*OBJECTIVE*
Beginning at the first line of the data, print each line exactly, stopping after the line that contains "seam_gap = 0.05".

#### INPUT

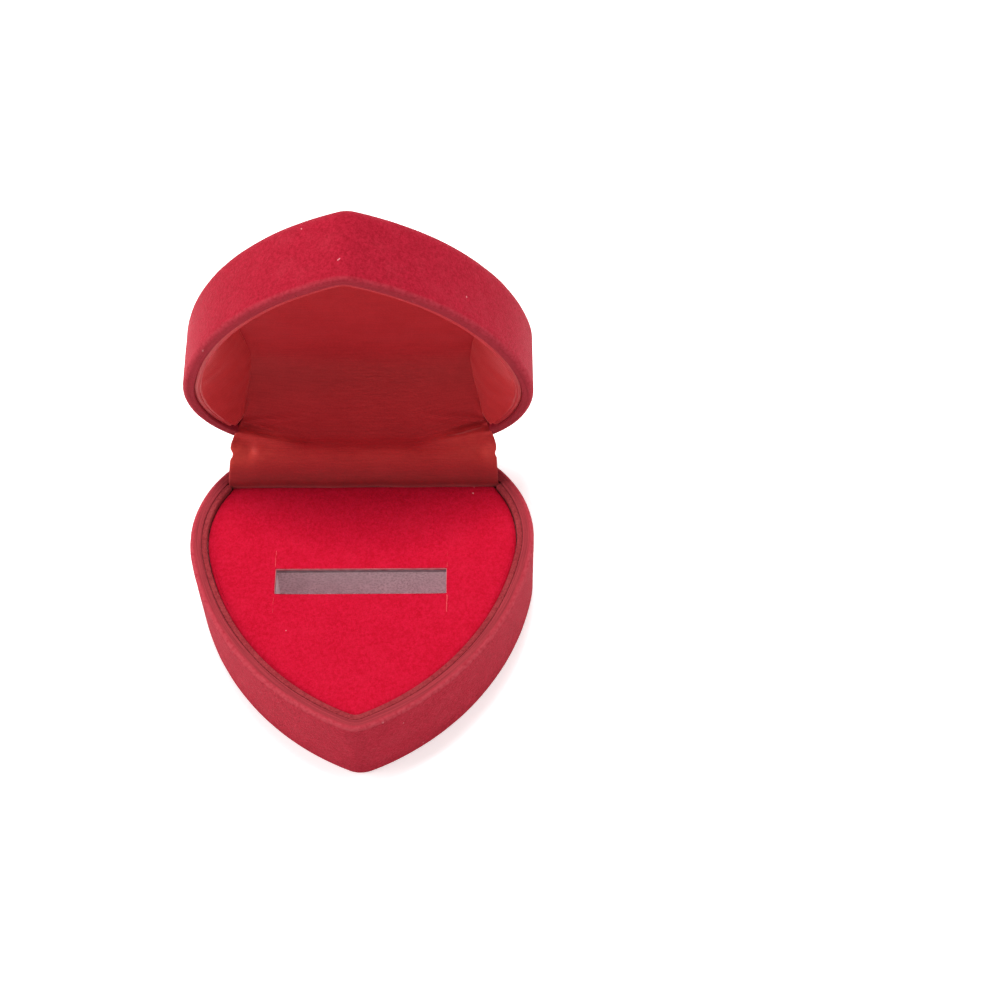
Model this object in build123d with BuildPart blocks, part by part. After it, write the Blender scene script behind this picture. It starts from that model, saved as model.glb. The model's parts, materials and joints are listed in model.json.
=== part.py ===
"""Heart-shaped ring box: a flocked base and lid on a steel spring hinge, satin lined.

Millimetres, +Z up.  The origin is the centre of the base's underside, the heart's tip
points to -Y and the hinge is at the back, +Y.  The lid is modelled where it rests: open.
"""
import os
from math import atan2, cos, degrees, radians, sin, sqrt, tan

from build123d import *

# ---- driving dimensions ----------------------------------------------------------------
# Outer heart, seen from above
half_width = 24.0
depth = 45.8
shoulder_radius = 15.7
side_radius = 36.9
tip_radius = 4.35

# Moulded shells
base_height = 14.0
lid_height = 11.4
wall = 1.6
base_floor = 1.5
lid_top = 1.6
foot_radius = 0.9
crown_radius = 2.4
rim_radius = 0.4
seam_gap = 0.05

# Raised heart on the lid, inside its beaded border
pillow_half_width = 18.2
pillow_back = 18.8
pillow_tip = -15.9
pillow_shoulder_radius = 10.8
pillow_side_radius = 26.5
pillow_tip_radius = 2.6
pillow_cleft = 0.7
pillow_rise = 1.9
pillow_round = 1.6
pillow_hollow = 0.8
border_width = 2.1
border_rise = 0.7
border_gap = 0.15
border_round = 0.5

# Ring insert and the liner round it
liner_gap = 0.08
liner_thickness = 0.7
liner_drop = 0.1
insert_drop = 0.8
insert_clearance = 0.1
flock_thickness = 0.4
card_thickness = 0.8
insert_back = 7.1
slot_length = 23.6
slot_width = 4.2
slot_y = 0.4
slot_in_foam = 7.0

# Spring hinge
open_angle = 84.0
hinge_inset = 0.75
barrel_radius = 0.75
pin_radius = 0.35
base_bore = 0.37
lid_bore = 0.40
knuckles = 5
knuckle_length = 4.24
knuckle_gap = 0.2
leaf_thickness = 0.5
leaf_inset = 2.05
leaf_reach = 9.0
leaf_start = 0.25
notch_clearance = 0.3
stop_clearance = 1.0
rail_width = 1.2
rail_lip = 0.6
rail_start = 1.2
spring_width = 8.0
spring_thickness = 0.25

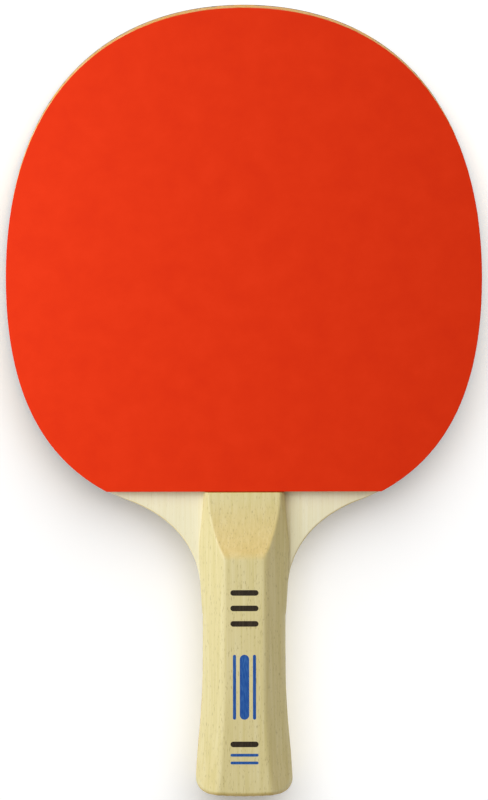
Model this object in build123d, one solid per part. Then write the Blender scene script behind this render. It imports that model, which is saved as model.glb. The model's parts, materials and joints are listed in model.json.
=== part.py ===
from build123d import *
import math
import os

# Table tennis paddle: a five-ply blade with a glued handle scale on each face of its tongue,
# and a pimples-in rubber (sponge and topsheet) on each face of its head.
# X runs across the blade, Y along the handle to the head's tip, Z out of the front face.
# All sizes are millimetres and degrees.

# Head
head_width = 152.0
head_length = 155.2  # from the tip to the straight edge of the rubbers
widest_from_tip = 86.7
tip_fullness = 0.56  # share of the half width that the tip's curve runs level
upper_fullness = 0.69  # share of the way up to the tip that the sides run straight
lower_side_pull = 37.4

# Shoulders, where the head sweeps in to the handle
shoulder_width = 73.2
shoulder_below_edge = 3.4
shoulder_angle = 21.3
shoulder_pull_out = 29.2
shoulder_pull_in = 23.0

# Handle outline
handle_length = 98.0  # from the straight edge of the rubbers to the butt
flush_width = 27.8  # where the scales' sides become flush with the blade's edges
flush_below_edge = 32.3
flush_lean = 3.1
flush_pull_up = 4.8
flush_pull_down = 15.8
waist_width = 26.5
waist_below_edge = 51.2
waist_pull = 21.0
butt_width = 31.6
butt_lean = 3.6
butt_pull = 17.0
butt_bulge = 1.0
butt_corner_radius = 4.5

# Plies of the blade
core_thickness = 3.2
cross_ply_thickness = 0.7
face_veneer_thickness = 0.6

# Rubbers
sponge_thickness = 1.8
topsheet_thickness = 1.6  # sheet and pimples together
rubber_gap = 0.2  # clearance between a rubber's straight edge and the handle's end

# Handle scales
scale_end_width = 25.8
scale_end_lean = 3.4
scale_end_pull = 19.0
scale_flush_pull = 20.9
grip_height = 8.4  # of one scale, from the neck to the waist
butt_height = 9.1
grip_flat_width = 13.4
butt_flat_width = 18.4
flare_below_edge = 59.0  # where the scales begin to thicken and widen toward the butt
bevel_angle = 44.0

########

*COMPLETED TASK*
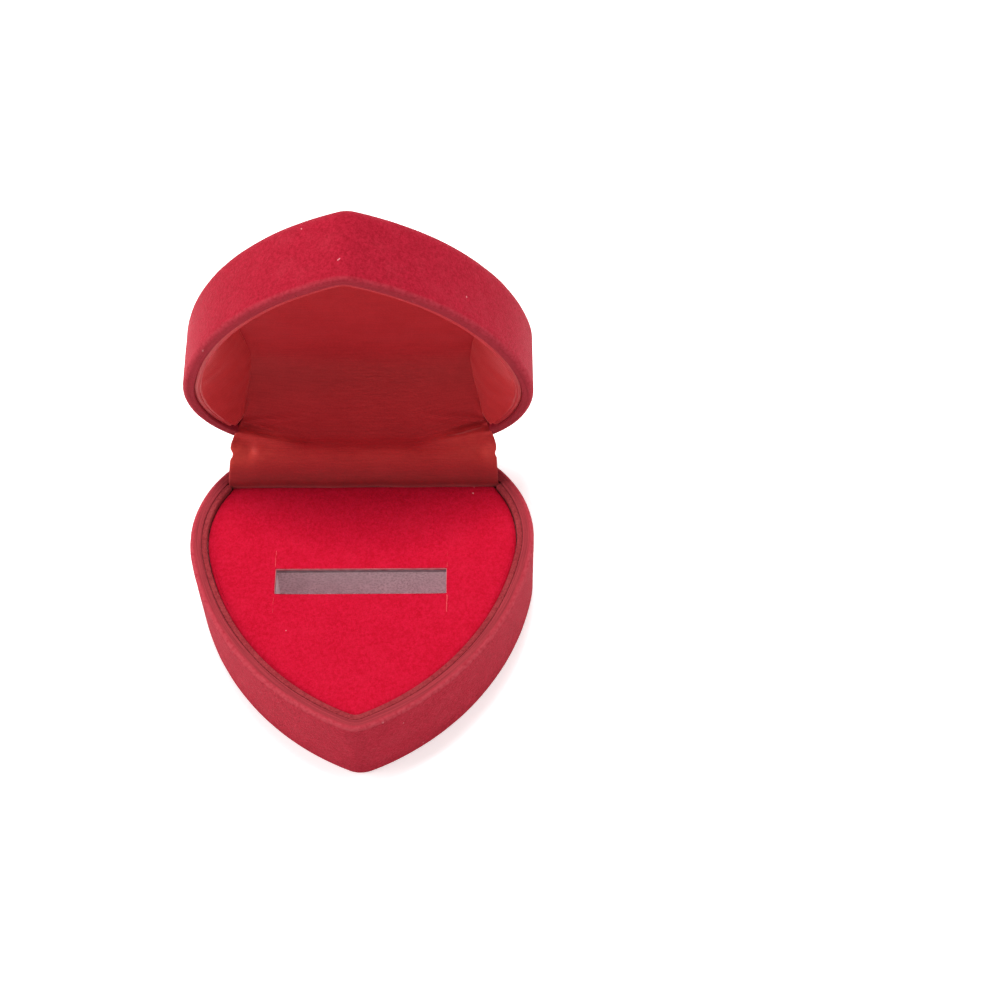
Model this object in build123d with BuildPart blocks, part by part. After it, write the Blender scene script behind this picture. It starts from that model, saved as model.glb. The model's parts, materials and joints are listed in model.json.
=== part.py ===
"""Heart-shaped ring box: a flocked base and lid on a steel spring hinge, satin lined.

Millimetres, +Z up.  The origin is the centre of the base's underside, the heart's tip
points to -Y and the hinge is at the back, +Y.  The lid is modelled where it rests: open.
"""
import os
from math import atan2, cos, degrees, radians, sin, sqrt, tan

from build123d import *

# ---- driving dimensions ----------------------------------------------------------------
# Outer heart, seen from above
half_width = 24.0
depth = 45.8
shoulder_radius = 15.7
side_radius = 36.9
tip_radius = 4.35

# Moulded shells
base_height = 14.0
lid_height = 11.4
wall = 1.6
base_floor = 1.5
lid_top = 1.6
foot_radius = 0.9
crown_radius = 2.4
rim_radius = 0.4
seam_gap = 0.05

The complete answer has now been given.